Ничего другого не оставалось, кроме как продолжать беспомощно сидеть рядом с ним.
Из того, как он описывал события, приведшие к «катастрофе», у меня возникло чувство, что он столкнулся с самим собой именно в тот момент, когда смог сделать шаг назад и посмотреть со стороны на свои отношения с Джидду Кришнамурти. Найти себя — это трюк, который невозможно выполнить по собственной воле, должен произойти некий крах. Ты должен дойти до полного отчаяния, но и тогда нет гарантий, что это случится. «Ты тут же упадёшь замертво». Нет, не самоубийство. Эта смерть от тебя не зависит, это страшная милость, которая полностью оголяет тебя и оставляет стоять на улице, как в тех словах, которые, как я выяснил позже, приписывали отшельнику Шиве:
«На кого падёт Моя милость, тот будет ограблен и раздет догола, и будет оставлен стоять на улице».

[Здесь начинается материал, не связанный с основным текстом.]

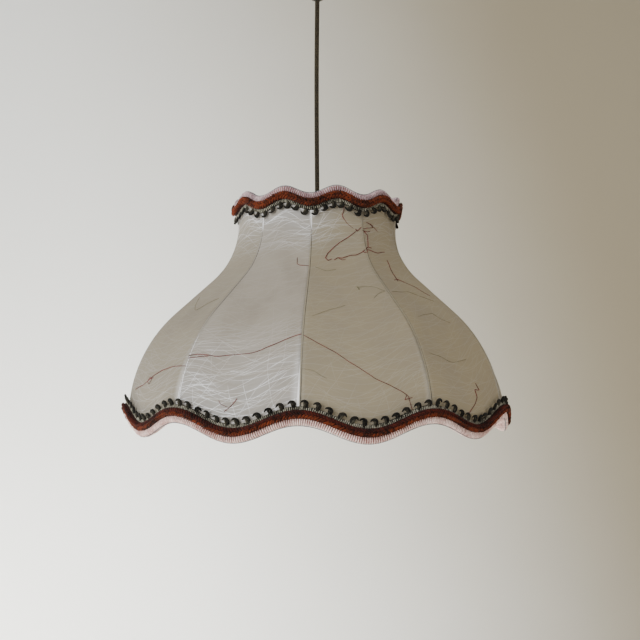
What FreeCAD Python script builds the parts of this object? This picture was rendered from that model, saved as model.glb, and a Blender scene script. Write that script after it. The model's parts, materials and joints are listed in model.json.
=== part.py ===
import FreeCAD, Part
import math
import os

from FreeCAD import Vector

# Pendant lamp: a scalloped bell-shaped shade of ten fibre-paper panels on a wire frame, hung from a
# ceiling cup on a textile cord.  Millimetres, +Z up.  The origin is the middle of the bracket's flat
# face, where it meets the ceiling, so every height is negative.

# ---------------------------------------------------------------- driving dimensions: the shade
PANEL_COUNT = 10
FIRST_RIB_ANGLE = -4.6  # degrees, from the front (-Y) towards +X
NECK_RADIUS = 86.2  # outside of the paper at a rib, in the neck
RIM_RADIUS = 200.4  # the same at the bottom rim
FLARE_RADIUS = 80.5  # hollow curve under the neck
BELLY_RADIUS = 144.4  # round curve above the rim
SLOPE_ANGLE = 48.0  # of the straight stretch between them, from the vertical
FLARE_TOP_Z = -311.4  # where the neck starts to flare
TOP_RING_Z = -294.0  # middle of the top ring's wire at a rib
SHADE_HEIGHT = 214.0  # from there down to the middle of the bottom ring's wire
TOP_WAVE = 8.3  # the ring rises this much between two ribs
BOTTOM_WAVE = 17.0  # the ring drops this much between two ribs
RING_BULGE = 0.3  # share of the flat panel's pull-in that is left at the rings
ROUNDING_START = 0.35  # share of the half height where the plan shape starts to round
ROUNDING_END = 0.9  # and where it is as round as the ring
PAPER = 0.4
RIB_WIRE_RADIUS = 1.5
RING_WIRE_RADIUS = 1.75
GLUE_GAP = 0.15  # between the paper and the wires
TRIM_GAP = 0.4  # between the paper and the trims
PANEL_STRIPS = 6  # a panel is lofted through one more cross-section than this
PANEL_STATIONS = 20
RING_STRIPS = 8

# ---------------------------------------------------------------- driving dimensions: the trims
TOP_EDGE_RISE = 3.65  # of the edge band above the ring's wire
TOP_BRAID_HEIGHT = 7.6
TOP_PICOT_HEIGHT = 7.0
TOP_BRAID_DEPTH = 7.8
BOTTOM_EDGE_RISE = 3.05
BOTTOM_BRAID_HEIGHT = 6.2
BOTTOM_PICOT_HEIGHT = 10.0
BOTTOM_BRAID_DEPTH = 8.6
EDGE_DEPTH = 5.4
EDGE_SHOULDER = 2.4  # the band's outer corner is cut back this much
EDGE_SHOULDER_DROP = 1.9
PICOT_DEPTH = 4.0
BAND_GAP = 0.2  # between two bands of one trim
RING_COVER = 0.9  # between the ring's wire and the band that goes over it
COVER_START = 0.5  # outwards from the middle of the ring's wire
CURL_START = 2.0  # inwards from the paper's face, where the band turns down
CURL_OVERHANG = 4.95  # past the inner side of the ring's wire
CURL_DROP = 4.9
CURL_LIP = Vector(1.6, 0, 1.68)  # across and down the cut end of the curl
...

Шедшая от мясокомбината пыль густой пеленой застилала улицу. Кирпич и огораживающая колючая проволока резко контрастировали с сельской местностью Швейцарии, где я собирался провести ещё одно лето. В комнате жужжала муха — такая же тошнотворная, как и моё состояние. Я провёл слишком много времени в одиночестве. Совсем скоро времени на себя у меня не будет совсем. С бетонной ограды заднего двора я наблюдал, как самолёты, совершающие рейс из «Ла Гуардии» оставляют след в сумерках ночного неба. Скоро я тоже буду там, вверху, на пути к раздольным зелёным лугам.
ГЛАВА 60
«Каждый раз, когда рождается мысль, рождаетесь вы».
Расположенная в подвале студия была тёмной и сырой, кухни в ней не было, а единственное окно выходило на цементную лестничную клетку. Весь первый летний месяц я просидел внизу, в студии, скорчившись над ноутбуком, прослушивая ранние записи с Юджи, исследуя доказательства тридцатилетней давности, в то время как он разговаривал наверху. В одной из записей он рассказывал о том, что видел часы, висевшие на другой стене комнаты, сквозь тело Валентины. Он даже не сразу сам осознал это. По причине состояния, в котором он больше не чувствовал себя отдельным от чего бы то ни было, с ним то и дело случались странные вещи. Ни измерить, ни протестировать это никто не мог. Он был абсолютно один в своих ощущениях. Его истории смахивали на научно-фантастические рассказы.